Wave-wave interactions within a typical internal gravity wave spectrum in the ocean

Internal gravity waves (IGWs) shape the ocean through their interactions with e.g. eddies and other waves. These interactions can lead to wave breaking and density mixing, which influence large-scale mean flows. The resulting energy transfers shape the spectral shape of IGWs, which is surprisingly similar throughout the oceans - the universal Garrett-Munk (GM) spectrum. A key mechanism shaping this continuous energy spectrum is nonlinear wave-wave interaction.
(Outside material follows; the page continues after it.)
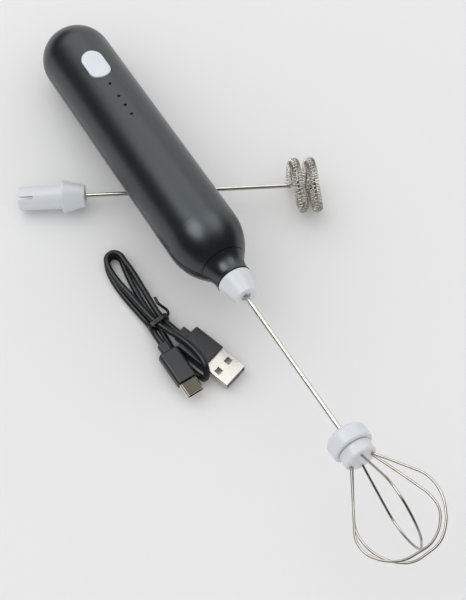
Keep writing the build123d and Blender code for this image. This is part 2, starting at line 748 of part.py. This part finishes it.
def usb_a():
    save(grip(A_GRIP_LEN, A_GRIP_W, A_GRIP_H, 0.9).moved(A_PLACE), "usb_a_grip")
    x0 = BOSS_LEN + A_GRIP_LEN
    x1 = x0 + A_LEN
    shell = block(x0, x1, -A_W / 2, A_W / 2, -A_H / 2, A_H / 2)
    shell = fillet(shell.edges().filter_by(Axis.X), 0.4)
    w = A_W / 2 - A_WALL
    h = A_H / 2 - A_WALL
    shell -= block(x0 + 1, x1 + 1, -w, w, -h, h)
    for side in (-1, 1):
        window = Pos(x0 + A_WINDOW_X, side * A_WINDOW_Y, 0) * Box(A_WINDOW, A_WINDOW, 2 * A_H)
        shell -= window
    save(shell.moved(A_PLACE), "usb_a_shell")
    tongue = block(x0 + 1, x1 - 1.0, -w + 0.15, w - 0.15, -h + 0.05, -0.1)
    save(tongue.moved(A_PLACE), "usb_a_tongue")


def usb_c():
    save(grip(C_GRIP_LEN, C_GRIP_W, C_GRIP_H, 1.6).moved(C_PLACE), "usb_c_grip")
    x0 = BOSS_LEN + C_GRIP_LEN
    face = RectangleRounded(C_W, C_H, C_H / 2 - 0.02)
    plane = Plane(origin=(x0, 0, 0), x_dir=(0, 1, 0), z_dir=(1, 0, 0))
    outer = extrude(plane * face, C_LEN)
    hole = RectangleRounded(C_W - 2 * C_WALL, C_H - 2 * C_WALL, C_H / 2 - 0.02 - C_WALL)
    inner = extrude(Plane(origin=(x0 + 1, 0, 0), x_dir=(0, 1, 0), z_dir=(1, 0, 0)) * hole, C_LEN)
    save((outer - inner).moved(C_PLACE), "usb_c_shell")
    lining = extrude(
        Plane(origin=(x0 + 1, 0, 0), x_dir=(0, 1, 0), z_dir=(1, 0, 0)) * hole, C_LEN - 1.3
    )
    slot = block(x0 + 1.8, x0 + C_LEN + 1, -3.0, 3.0, -0.45, 0.45)
    save((lining - slot).moved(C_PLACE), "usb_c_insert")


def boss_end(placed):
    """Centre of a plug's boss face, and a point one cable width behind it."""
    here = placed.position
    back = (placed * Pos(-6.0, 0, 0)).position
    return tuple(here), tuple(back)


def cable():
    start, start_back = boss_end(A_PLACE)
    end, end_back = boss_end(C_PLACE)
    points = [start, start_back] + list(ROUTE) + [end_back, end]
    solid, length, least, ratio = route_tube(points, CABLE_D / 2)
    print("cable length", round(length, 1), "least radius", round(least, 2))
    print("cable volume ratio", round(ratio, 4))
    print("cable radii", [round(r, 1) for r in corner_radii(points)])
    save(solid, "usb_cable")


def cable_tie():
    """Twist tie drawn tight on the four strands, with its twisted end."""
    spin = Pos(*TIE_AT) * Rot(0, 0, -TIE_YAW)
    full = RectangleRounded(TIE_H + 2 * TIE_T, TIE_W + 2 * TIE_T, 2.6)
    void = RectangleRounded(TIE_H, TIE_W, 2.0)
    turn = Rot(0, 90, 0)
    band = turn * (extrude(full, TIE_BAND) - Pos(0, 0, -1) * extrude(void, TIE_BAND + 2))
    tail, length, least, ratio = route_tube(TIE_TAIL, TIE_TAIL_R)
    print("tie tail length", round(length, 1), "volume ratio", round(ratio, 4))
    tie = band.moved(spin) + tail
    save(tie - NODES["usb_cable"], "cable_tie")


def main():
    handle_shells()
    nose_collar()
    power_button()
    tact_switch()
    light_pipes()
    main_board()
    battery_tray()
    battery()
    charge_port()
    motor()
    motor_holder()
    shaft_seal()
    rotor()
    spindle()
    whisk_head()
    spare_head()
    usb_a()
    usb_c()
    cable()
    cable_tie()
    write_out()


def write_out():
    """Stand the set on Z = 0 with its base centred on the origin."""
    cords = ("usb_", "cable_")
    rest = [s for n, s in NODES.items() if not n.startswith(cords)]
    boxes = [s.bounding_box() for s in rest]
    x = (min(b.min.X for b in boxes) + max(b.max.X for b in boxes)) / 2
    y = (min(b.min.Y for b in boxes) + max(b.max.Y for b in boxes)) / 2
    low = min(b.min.Z for b in boxes)
    shift = Pos(-x, -y, 0)
    print("shift", -x, -y, "lowest", low)
    for name, shape in NODES.items():
        moved = shift * shape
        moved.label = name
        export_step(moved, "parts/" + name + ".step")
    handle = shift * PLACE
    spare = shift * spare_plane().location
    stations = (("rim", RIM_Z), ("spindle tip", SPINDLE_END), ("stem", STEM_Z), ("port", PORT_Z))
    for name, z in stations + (("button", BUTTON_Z), ("cap end", CAP_END), ("motor", MOTOR_Z)):
        print(name, (handle * Pos(0, 0, z)).position)
    ring_z = STEM_LEN + CONE_LEN + SPARE_ROD_FREE
    for name, z in (("spare stem", 0), ("spare cone", STEM_LEN), ("spare ring", ring_z)):
        print(name, (spare * Pos(0, 0, z)).position)
    for name, where in (("handle", handle), ("spare", spare)):
        plane = Plane(where)
        print(name, "axis", plane.z_dir, "x", plane.x_dir)
    route = [start_end()[0], start_end()[1]] + list(ROUTE) + [start_end()[3], start_end()[2]]
    for p in route:
        print("(%.2f, %.2f, %.2f)," % (p[0] - x, p[1] - y, p[2]))


def start_end():
    return boss_end(A_PLACE) + boss_end(C_PLACE)


main()
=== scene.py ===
import json
import math
import bpy
from mathutils import Matrix, Vector


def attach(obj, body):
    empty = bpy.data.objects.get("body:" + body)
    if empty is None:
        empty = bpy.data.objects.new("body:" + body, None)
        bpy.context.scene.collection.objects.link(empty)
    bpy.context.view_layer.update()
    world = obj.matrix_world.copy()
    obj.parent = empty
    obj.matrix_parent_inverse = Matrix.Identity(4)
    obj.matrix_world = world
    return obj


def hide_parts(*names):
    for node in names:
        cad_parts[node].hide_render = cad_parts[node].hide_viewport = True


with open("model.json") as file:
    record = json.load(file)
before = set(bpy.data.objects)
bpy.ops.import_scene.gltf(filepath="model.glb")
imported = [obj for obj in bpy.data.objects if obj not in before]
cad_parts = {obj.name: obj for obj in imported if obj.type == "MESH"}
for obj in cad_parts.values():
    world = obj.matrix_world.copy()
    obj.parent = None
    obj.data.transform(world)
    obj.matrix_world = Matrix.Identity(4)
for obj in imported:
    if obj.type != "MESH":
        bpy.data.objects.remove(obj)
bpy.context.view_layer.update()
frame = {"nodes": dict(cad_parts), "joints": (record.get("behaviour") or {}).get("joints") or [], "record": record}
NODES = frame["nodes"]
JOINTS = {j["name"]: j for j in frame["joints"]}
MOUNTS = {m["name"]: m for m in frame["record"]["mounts"]}
MM = 0.001

# ---------------------------------------------------------------- camera
LOOK_AT = Vector((0.00963, 0.00010, 0.0))
CAMERA_UP = math.radians(64.04)
CAMERA_FAR = 0.6039
SENSOR_HEIGHT = 24.0      # mm
LENS = 54.344             # mm
CLIP_START = 0.01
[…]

We study the scattering of IGWs via wave-wave interactions under the weak-interaction assumption, using the kinetic equation derived from a non-hydrostatic Boussinesq system with constant rotation and stratification. The kinetic equation and coupling coefficients derived from Eulerian and Lagrangian equations are identical under the resonance condition. By developing Julia-native numerical codes, we evaluate the energy transfers for resonant and non-resonant interactions, including inertial and buoyancy oscillations. Our findings confirm that resonant triads dominate the energy transfers, while non-resonant interactions are negligible in isotropic spectra but may become relevant in anisotropic conditions. These findings provide convergent results at reduced computational costs, improving the efficiency and reliability of energy transfer evaluations in oceanic IGW spectra.